There has been a lot of excitement in the past year over various reforms in Myanmar, the most dramatic changes being the release of political prisoners, democratic elections, more freedom of the press, and opening the country to foreign investment. But one thing that hasn’t changed in the country is the dire employment situation and stagnant economy. Maybe all this “investment” and “development” will equate to better employment opportunities for locals at some point, but, to quote the great song by John Hiatt: “It hasn’t happened yet.”

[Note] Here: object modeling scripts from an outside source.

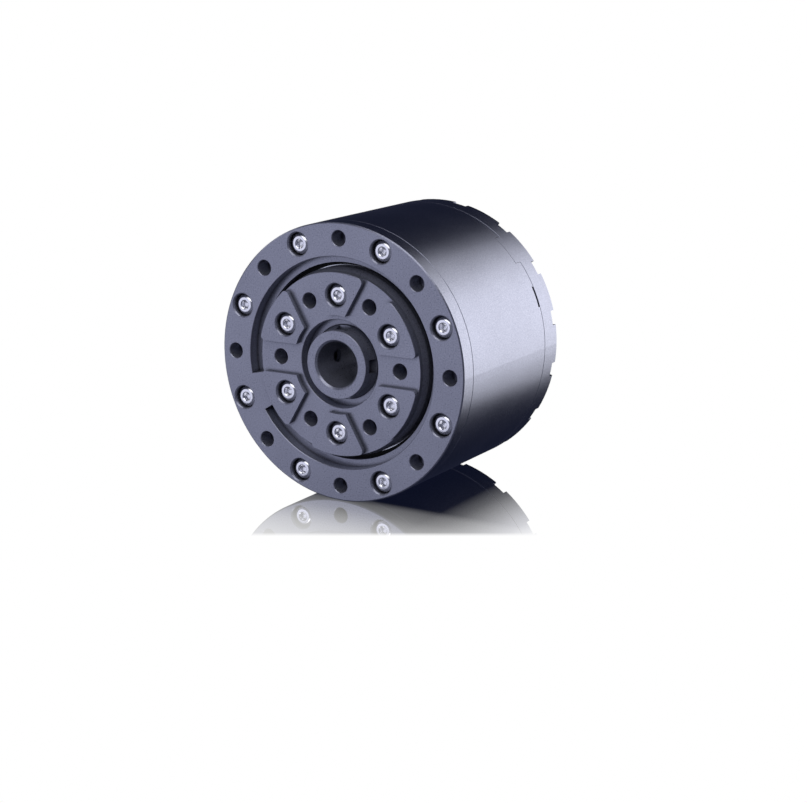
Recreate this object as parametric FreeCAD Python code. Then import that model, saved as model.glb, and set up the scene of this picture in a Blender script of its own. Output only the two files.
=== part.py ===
"""Hollow-shaft robot joint actuator with a strain-wave gear, a frameless motor and a crossed-roller
output bearing. Millimetres. The shaft axis lies along Y, the output faces -Y, +Z is up, and the
origin is the centre of the front ring's mounting face. Depths are counted back from that face, and
angles are counted from +X towards +Z, as seen from the front."""
import FreeCAD, Part
import math
import os

# Overall body. The main radii keep their proportion to the body; walls, gaps and screws keep their
# own size, and the motor takes the length that the gear and the rear leave it.
BODY_RADIUS = 45.0
OVERALL_DEPTH = 64.0
ACROSS = BODY_RADIUS / 45.0
EDGE_CHAMFER = 0.4
SEAM_CHAMFER = 0.15
HOLE_CHAMFER = 0.2
COUNTERBORE_CHAMFER = 0.35

# Fits, running gaps and the overshoot of cutting tools
FIT_GAP = 0.02
THREAD_GAP = 0.02
RUNNING_GAP = 0.3
SCREW_CLEARANCE = 0.2
THREAD_RUNOUT = 0.3
CUT_OVERSHOOT = 1.0

# Output flange
FLANGE_RADIUS = 29.6 * ACROSS
FLANGE_FOOT = 0.9
FLANGE_FOOT_START = 1.5
FLANGE_BOLT_RADIUS = 22.25 * ACROSS
FLANGE_BOLT_COUNT = 6
PAD_HEIGHT = 1.8
PAD_CHAMFER = 0.15
PAD_CORNER_RADIUS = 1.5
PAD_INNER_RADIUS = 16.0 * ACROSS
CHANNEL_WIDTH = 10.2
FLANGE_HOLE_DEPTH = 7.2
HUB_RECESS_RADIUS = 14.3 * ACROSS
HUB_RECESS_DEPTH = 4.0
HUB_RECESS_FLOOR = 1.6

# Front ring with the customer's bolt circle
GROOVE_WIDTH = 4.7
GROOVE_DEPTH = 4.0
SEAL_SLOT_WIDTH = 1.5
RING_DEPTH = 6.0
FLANGE_FOOT_RADIUS = FLANGE_RADIUS + FLANGE_FOOT
RING_BORE_RADIUS = FLANGE_RADIUS + GROOVE_WIDTH
RING_LIP_RADIUS = FLANGE_FOOT_RADIUS + SEAL_SLOT_WIDTH
RING_SPIGOT_DEPTH = 1.2
RING_BOLT_RADIUS = 40.0 * ACROSS
RING_BOLT_COUNT = 8
MOUNTING_HOLE_RADIUS = 2.5
COUNTERBORE_RADIUS = 3.75
HEAD_RECESS = 1.0
STOP_BLOCK_ANGLE = 201.9
STOP_BLOCK_SPAN = 20.8

# Cap screws: thread radius, head radius, head height and socket
M3_THREAD = 1.5
M3_HEAD = 2.75
M3_HEAD_HEIGHT = 3.0
M3_SOCKET = 1.45
M3_SOCKET_DEPTH = 1.4
SMALL_THREAD = 1.25
SMALL_HEAD = 2.2
SMALL_HEAD_HEIGHT = 2.0
SMALL_SOCKET = 1.15
SMALL_SOCKET_DEPTH = 0.9
RING_SCREW_LENGTH = 10.0
FLANGE_SCREW_LENGTH = 12.0
FLEX_SCREW_LENGTH = 8.0
COVER_SCREW_LENGTH = 10.0
BOARD_SCREW_LENGTH = 5.0

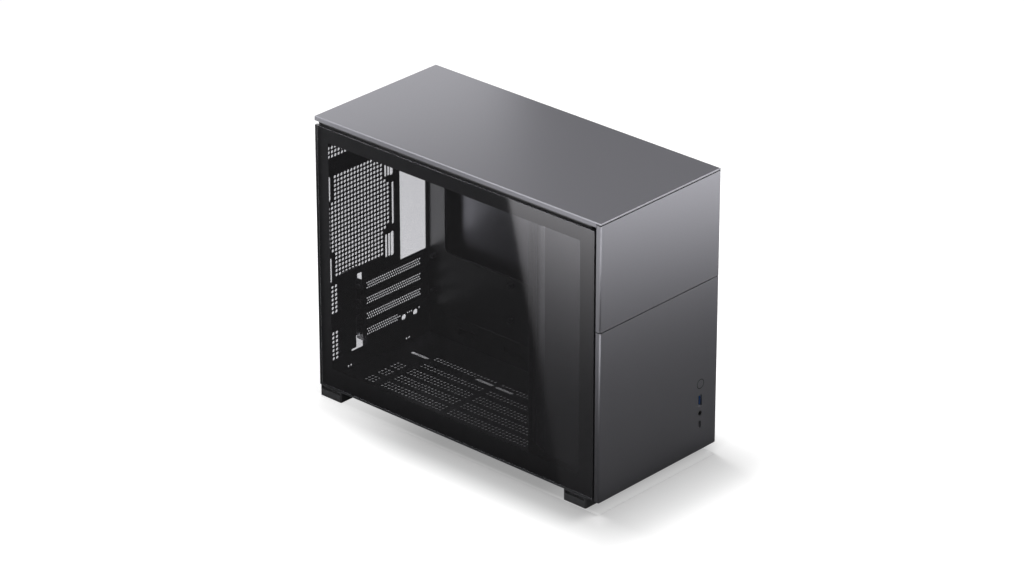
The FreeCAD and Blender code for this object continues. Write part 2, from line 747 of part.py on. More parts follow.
def front_holes():
    """Openings of the lower front cover for the switch and the sockets."""
    gap = button_clearance
    usb_a = rectangle(io_column_x - usb_a_width / 2 - gap, io_column_x + usb_a_width / 2 + gap,
                      usb_a_z - usb_a_height / 2 - gap, usb_a_z + usb_a_height / 2 + gap)
    usb_c = cut_corner_rectangle(io_column_x - usb_c_width / 2 - gap, io_column_x + usb_c_width / 2 + gap,
                                 usb_c_z - usb_c_height / 2 - gap, usb_c_z + usb_c_height / 2 + gap, 1.2)
    return [disc(io_column_x, button_z, button_radius + gap), usb_a, usb_c,
            disc(io_column_x, jack_z, jack_radius + gap)]


def glass_panel():
    """Flat pane of the left side."""
    pane = block(glass_outer, glass_inner, panel_front_d, panel_rear_d, panel_low, panel_high)
    return [pane.makeChamfer(0.4, pane.Edges)]


def glass_rail(height):
    """Steel strip bonded along the pane's inside, with its two studs."""
    strip = block(glass_inner, rail_inner, panel_front_d + 8.0, panel_rear_d - 8.0,
                  height - glass_rail_half, height + glass_rail_half)
    studs = [stud(rail_inner, d, z, glass_reach, plus_x) for d, z in side_spots if abs(z - height) < 1.0]
    return [fused([strip] + studs)]


def right_panel():
    """Steel side with hemmed edges and its four studs."""
    hem = right_inner - panel_hem_depth
    skin = block(right_inner, right_outer, panel_front_d, panel_rear_d, panel_low, panel_high)
    front = block(hem, right_inner, panel_front_d, panel_front_d + steel_sheet, panel_low, panel_high)
    rear = block(hem, right_inner, panel_rear_d - steel_sheet, panel_rear_d, panel_low, panel_high)
    lower = block(hem, right_inner, panel_front_d, panel_rear_d, panel_low, panel_low + steel_sheet)
    upper = block(hem, right_inner, panel_front_d, panel_rear_d, panel_high - steel_sheet, panel_high)
    studs = [stud(right_inner, d, z, right_reach, minus_x) for d, z in side_spots]
    return [fused([skin, front, rear, lower, upper] + studs)]


# Feet
def foot(side, low_d):
    """Corner foot with a groove along its outer side."""
    outer = half_width - foot_inset
    inner = outer - foot_width
    body = block(inner, outer, low_d, low_d + foot_length, pad_thickness, body_underside)
    corners = [edge for edge in body.Edges if edge.BoundBox.ZLength > 5.0]
    body = body.makeChamfer(foot_corner_cut, corners)
    groove = block(outer - foot_groove_depth, outer + 1.0, low_d + foot_groove_end,
                   low_d + foot_length - foot_groove_end, foot_side_height, body_underside - 1.0)
    neck = block(inner + pad_margin, outer - 8.0, low_d + 4.0, low_d + foot_length - 4.0,
                 body_underside, chassis_low)
    body = fused([body.cut(groove), neck])
    if side > 0:
        return [body]
    return [body.mirror(FreeCAD.Vector(0, 0, 0), plus_x)]


def foot_pads():
    """Flat rubber pads under the four feet."""
    pads = []
    outer = half_width - foot_inset - 2.0
    inner = outer - foot_width + 4.0
    for low_d in foot_places:
        for low_x, high_x in ((-outer, -inner), (inner, outer)):
            pads.append(block(low_x, high_x, low_d + 2.0, low_d + foot_length - 2.0, 0.0, pad_thickness))
    return pads


foot_places = [19.8, shell_depth - foot_length]


def bottom_filter():
    """Framed dust screen held against the floor's underside."""
    low_x = floor_fan_x - 51.5
    high_x = floor_fan_x + 78.5
    low_d = floor_fan_front_d - 70.0
    high_d = floor_fan_rear_d + 63.0
    edge = filter_frame_width
    outer = block(low_x, high_x, low_d, high_d, body_underside - filter_screen, chassis_low)
    inner = block(low_x + edge, high_x - edge, low_d + edge, high_d - edge,
                  body_underside - 1.0, chassis_low - filter_screen)
    return [outer.cut(inner)]


# Switch and sockets behind the lower front cover
def io_bracket():
    """Moulded carrier on the back of the front plate, with bosses for the board."""
    low_z = usb_c_z - 14.0
    high_z = button_z + 22.0
    holes = [
        square(io_column_x, button_z, button_stem_radius + 2 * button_clearance),
        rectangle(io_column_x - 3.4, io_column_x + 3.4, usb_a_z - 7.2, usb_a_z + 7.2),
        square(io_column_x, jack_z, jack_radius + button_clearance),
        rectangle(io_column_x - 2.2, io_column_x + 2.2, usb_c_z - 5.2, usb_c_z + 5.2),
    ]
    outline = rectangle(io_column_x - io_margin, io_column_x + io_margin, low_z, high_z)
    plate = sheet("y", bay_front_d, io_bracket_thickness, outline, holes)
    start = bay_front_d + io_bracket_thickness
    bosses = []
    for x in (io_column_x - 8.0, io_column_x + 8.0):
        for z in (low_z + 5.0, high_z - 5.0):
            bosses.append(block(x - 2.5, x + 2.5, start, io_board_d, z - 2.5, z + 2.5))
    return [fused([plate] + bosses)]


def io_board():
    """Circuit board that carries the switch and the sockets."""
    return [block(io_column_x - io_margin, io_column_x + io_margin, io_board_d,
                  io_board_d + io_board_thickness, usb_c_z - 12.0, button_z + 20.0)]


def power_button():
    """Round cap with a collar behind the cover and a stem to the switch."""
    cap = rod(io_column_x, 0.0, button_z, button_radius, button_cap_depth + button_clearance, plus_y)
    collar_d = button_cap_depth + button_clearance
    collar = rod(io_column_x, collar_d, button_z, button_radius + button_collar, 1.0, plus_y)
    stem = hexagon_bar(io_column_x, collar_d, button_z, 2 * button_stem_radius,
                       power_switch_d() - button_travel - 0.2 - collar_d, plus_y)
    cap = cap.makeChamfer(0.3, [edge for edge in cap.Edges if edge.BoundBox.YMax < depth_y(0.01)])
    return [fused([cap, collar, stem])]


def power_switch_d():
    """Depth of the push switch's front."""
    return bay_front_d + io_bracket_thickness + 0.6


def power_switch():
    """Small push switch on the board behind the cap."""
    half = power_switch_half
    return [block(io_column_x - half, io_column_x + half, power_switch_d(), io_board_d,
                  button_z - half, button_z + half)]


def usb_a_shell():
    """Metal shell of the wide socket."""
    half_w = usb_a_width / 2
    half_h = usb_a_height / 2
    body = block(io_column_x - half_w, io_column_x + half_w, socket_front_d, io_board_d,
                 usb_a_z - half_h, usb_a_z + half_h)
    hollow = block(io_column_x - half_w + socket_wall, io_column_x + half_w - socket_wall, socket_front_d,
                   io_board_d - 1.0, usb_a_z - half_h + socket_wall, usb_a_z + half_h - socket_wall)
    return [body.cut(hollow)]


def usb_a_tongue():
    """Insulating tongue inside the wide socket."""
    edge = usb_a_width / 2 - socket_wall
    return [block(io_column_x + edge - 2.4, io_column_x + edge - 0.4, socket_front_d + 0.8, io_board_d - 1.0,
                  usb_a_z - 5.6, usb_a_z + 5.6)]


def usb_c_shell():
    """Obround metal shell of the narrow socket, with its tongue."""
    outer = cut_corner_rectangle(io_column_x - usb_c_width / 2, io_column_x + usb_c_width / 2,
                                 usb_c_z - usb_c_height / 2, usb_c_z + usb_c_height / 2, 1.1)
    wall = socket_wall
    inner = cut_corner_rectangle(io_column_x - usb_c_width / 2 + wall, io_column_x + usb_c_width / 2 - wall,
                                 usb_c_z - usb_c_height / 2 + wall, usb_c_z + usb_c_height / 2 - wall, 0.8)
    ring = sheet("y", socket_front_d, io_board_d - socket_front_d, outer, [inner])
    base = block(io_column_x - 1.4, io_column_x + 1.4, io_board_d - 6.0, io_board_d,
                 usb_c_z - 3.6, usb_c_z + 3.6)
    tongue = block(io_column_x - 0.35, io_column_x + 0.35, socket_front_d + 1.0, io_board_d - 6.0,
                   usb_c_z - 3.2, usb_c_z + 3.2)
    return [fused([ring, base, tongue])]


def audio_jack():
    """Round socket barrel with its bore."""
    start = socket_front_d - jack_lead
    barrel = rod(io_column_x, start, jack_z, jack_radius, io_board_d - start, plus_y)
    return [barrel.cut(rod(io_column_x, start, jack_z, jack_bore_radius, jack_bore_depth, plus_y))]


# Power inlet on the rear wall
def ac_inlet():
    """Recessed three-pin inlet with its two-screw flange."""
    half_w = inlet_opening_width / 2 - 0.3
    half_h = inlet_opening_height / 2 - 0.3
    outer_d = wall_outer_d + inlet_flange_depth
    body = block(inlet_x - half_w, inlet_x + half_w, outer_d - inlet_body_depth, outer_d,
                 inlet_z - half_h, inlet_z + half_h)
    flange = block(inlet_x - inlet_flange_width / 2, inlet_x + inlet_flange_width / 2, wall_outer_d, outer_d,
                   inlet_z - inlet_flange_height / 2, inlet_z + inlet_flange_height / 2)
    body = fused([body, flange])
    cavity = block(inlet_x - 12.0, inlet_x + 12.0, outer_d - inlet_cavity_depth, outer_d, inlet_z - 8.2,
                   inlet_z + 8.2)
    low = [edge for edge in cavity.Edges if edge.BoundBox.YLength > 5 and edge.BoundBox.ZMax < inlet_z]
    return [body.cut(cavity.makeChamfer(4.5, low))]


def inlet_pins():
    """Three flat contact pins inside the inlet."""
    start = wall_outer_d + inlet_flange_depth - inlet_cavity_depth
    places = [(-7.0, -1.5), (0.0, 2.5), (7.0, -1.5)]
    return [block(inlet_x + x - 1.0, inlet_x + x + 1.0, start, start + inlet_pin_length, inlet_z + z - 2.0,
                  inlet_z + z + 2.0) for x, z in places]


def inlet_screws():
    """Two countersunk-style heads that hold the inlet's flange."""
    d = wall_outer_d + inlet_flange_depth
    half = inlet_screw_spacing / 2
    return [hexagon_bar(inlet_x + side * half, d, inlet_z, 5.6, 1.4, plus_y) for side in (-1, 1)]


def cover_studs(spots, reach, kind):
    """The studs of one cover as a group, on the inside of its skin."""
    if kind == "top":
        return [stud(x, d, skin_low, reach, minus_z) for x, d in spots]
    return [stud(x, cover_skin, z, reach, plus_y) for x, z in spots]


os.makedirs("parts", exist_ok=True)

save("floor_pan", floor_pan())
save("top_frame", top_frame())
save("front_plate", front_plate())
save("rear_wall", rear_wall())
save("motherboard_tray", motherboard_tray())
save("chamber_wall", chamber_wall())
save("chamber_plate", chamber_plate())
save("supply_bracket", supply_bracket())
save("drive_bracket_lower", drive_bracket(150.0, 44.0))
save("drive_bracket_upper", drive_bracket(150.0, 180.0))
save("bottom_filter", bottom_filter())
for number in range(slot_count):
    save("slot_cover_" + str(number + 1), slot_cover(number))
save("slot_screws", slot_screws())
save("slot_guard", slot_guard())
save("guard_screws", guard_screws())
save("standoffs", standoffs())

save("top_cover", [fused(top_cover() + cover_studs(top_spots, top_reach, "top"))])
upper_front = front_cover(front_seam_height + cover_seam / 2, front_cover_top, [])
lower_front = front_cover(body_underside, front_seam_height - cover_seam / 2, front_holes())
save("front_cover_upper", [fused([upper_front] + cover_studs(upper_spots, front_reach, "front"))])
save("front_cover_lower", [fused([lower_front] + cover_studs(lower_spots, front_reach, "front"))])
save("glass_panel", glass_panel())
save("glass_rail_top", glass_rail(rail_high_z))
save("glass_rail_bottom", glass_rail(rail_low_z))
save("right_panel", right_panel())

save("glass_catches", [socket(rail_inner, d, z, glass_reach, plus_x) for d, z in side_spots])
save("right_catches", [socket(right_inner, d, z, right_reach, minus_x) for d, z in side_spots])
save("top_catches", [socket(x, d, skin_low, top_reach, minus_z) for x, d in top_spots])
save("front_catches", [socket(x, cover_skin, z, front_reach, plus_y) for x, z in upper_spots + lower_spots])

for side, side_name in ((-1, "left"), (1, "right")):
    save("foot_front_" + side_name, foot(side, foot_places[0]))
    save("foot_rear_" + side_name, foot(side, foot_places[1]))
save("foot_pads", foot_pads())

save("io_bracket", io_bracket())
save("io_board", io_board())
save("power_switch", power_switch())
save("power_button", power_button())
save("usb_a_shell", usb_a_shell())
save("usb_a_tongue", usb_a_tongue())
save("usb_c_shell", usb_c_shell())
save("audio_jack", audio_jack())
save("ac_inlet", ac_inlet())
save("inlet_pins", inlet_pins())
save("inlet_screws", inlet_screws())
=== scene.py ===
# %% [markdown]
# # A mini tower computer case, dressed for the camera
# The case comes as an exact solid model: sheet steel chassis, outer covers, a glass side.
# The solids fix every size and every place. This lesson adds what the eye looks for:
# round perforation, soft edges on folded metal, paint with a grain, a printed glass border,
# and light that shows them.

# %% Load the case
import bpy
import bmesh
import json
import math
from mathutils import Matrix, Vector
from mathutils.geometry import delaunay_2d_cdt


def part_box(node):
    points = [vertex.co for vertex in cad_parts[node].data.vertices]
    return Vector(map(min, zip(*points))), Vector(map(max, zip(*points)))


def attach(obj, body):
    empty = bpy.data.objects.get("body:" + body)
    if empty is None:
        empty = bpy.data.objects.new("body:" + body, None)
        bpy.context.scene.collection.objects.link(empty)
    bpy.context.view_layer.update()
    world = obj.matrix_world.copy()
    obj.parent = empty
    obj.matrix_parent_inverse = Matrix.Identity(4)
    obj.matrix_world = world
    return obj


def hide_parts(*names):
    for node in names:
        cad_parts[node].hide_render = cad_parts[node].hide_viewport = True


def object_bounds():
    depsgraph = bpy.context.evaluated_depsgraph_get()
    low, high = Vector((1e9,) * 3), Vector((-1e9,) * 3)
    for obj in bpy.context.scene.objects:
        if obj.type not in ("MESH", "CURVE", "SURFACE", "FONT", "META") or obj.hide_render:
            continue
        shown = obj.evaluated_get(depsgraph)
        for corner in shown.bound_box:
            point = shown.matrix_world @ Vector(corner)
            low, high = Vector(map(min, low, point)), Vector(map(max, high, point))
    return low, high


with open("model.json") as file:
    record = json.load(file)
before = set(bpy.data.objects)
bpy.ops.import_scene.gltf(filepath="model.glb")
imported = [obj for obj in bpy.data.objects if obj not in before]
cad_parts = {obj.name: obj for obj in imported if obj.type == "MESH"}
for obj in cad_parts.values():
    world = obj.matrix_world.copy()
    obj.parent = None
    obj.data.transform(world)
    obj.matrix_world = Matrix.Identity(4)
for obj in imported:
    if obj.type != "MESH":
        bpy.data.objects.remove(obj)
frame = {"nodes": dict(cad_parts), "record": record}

mm = 0.001
parts = frame["nodes"]
cad_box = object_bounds()
front_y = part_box("front_cover_lower")[0].y
print("pieces loaded:", len(parts))

# %% [markdown]
# Sizes in this lesson are in millimetres and are multiplied by `mm`, because Blender works in metres.
# Distances along the case are counted back from its front face, as a sheet metal worker
# would measure them, so a small helper turns such a depth into a Y coordinate.

# %% Depth behind the front
wall_depth = 438.0


def at_depth(depth):
    return front_y + depth * mm


print("rear wall stands at", round(at_depth(wall_depth), 4))

# %% [markdown]
# ## Finishes
# Powder coat, printed ink, moulded plastic and plated steel look alike at first: a colour and a gloss.
# What tells them apart is small. Powder coat has a grain of fractions of a millimetre, so light breaks up
# on it. Moulded plastic has a softer, larger grain. A finish here starts from one Principled shader,
# and short helpers then add speckle to the colour, change to the gloss, and height to the surface.
# Noise in object coordinates is used for all of it: it needs no unwrapping and has a true size.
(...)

Because finding a good paying job — hell, any sort of job — is so difficult, many natives of Myanmar are still seeking work in other Southeast Asian countries, particularly in Thailand and Malaysia. In Bangkok, it’s quite common to find people from Myanmar working in jobs in the construction industry, in bars and restaurants, or as maids. I’ve met two waiters just in the past month; one from Mawlamyine and the other from Chin State. When I was in Kuala Lumpur last month one of the young men working at my hotel was from Mandalay. He’s been working there for several years and I always enjoy chatting with him in Burmese when I stay there. Not far from the hotel, near KL’s Central Market, or Pasar Seni, is a street lined with several businesses either managed by people from Myanmar or catering to customers from that country. This “Little Burma” seems to get larger every time I’m in town.
When I’m in KL, I make sure to stop at the Gantawin Restaurant a few times for hearty bowls of monhinga for breakfast, or good meal and a bottle of Myanmar Beer at night. The waitresses always look a little apprehensive when they see a western customer enter the establishment, but once I smooth talk them with a bit of Burmese, the ice is broken. One more bottle, please!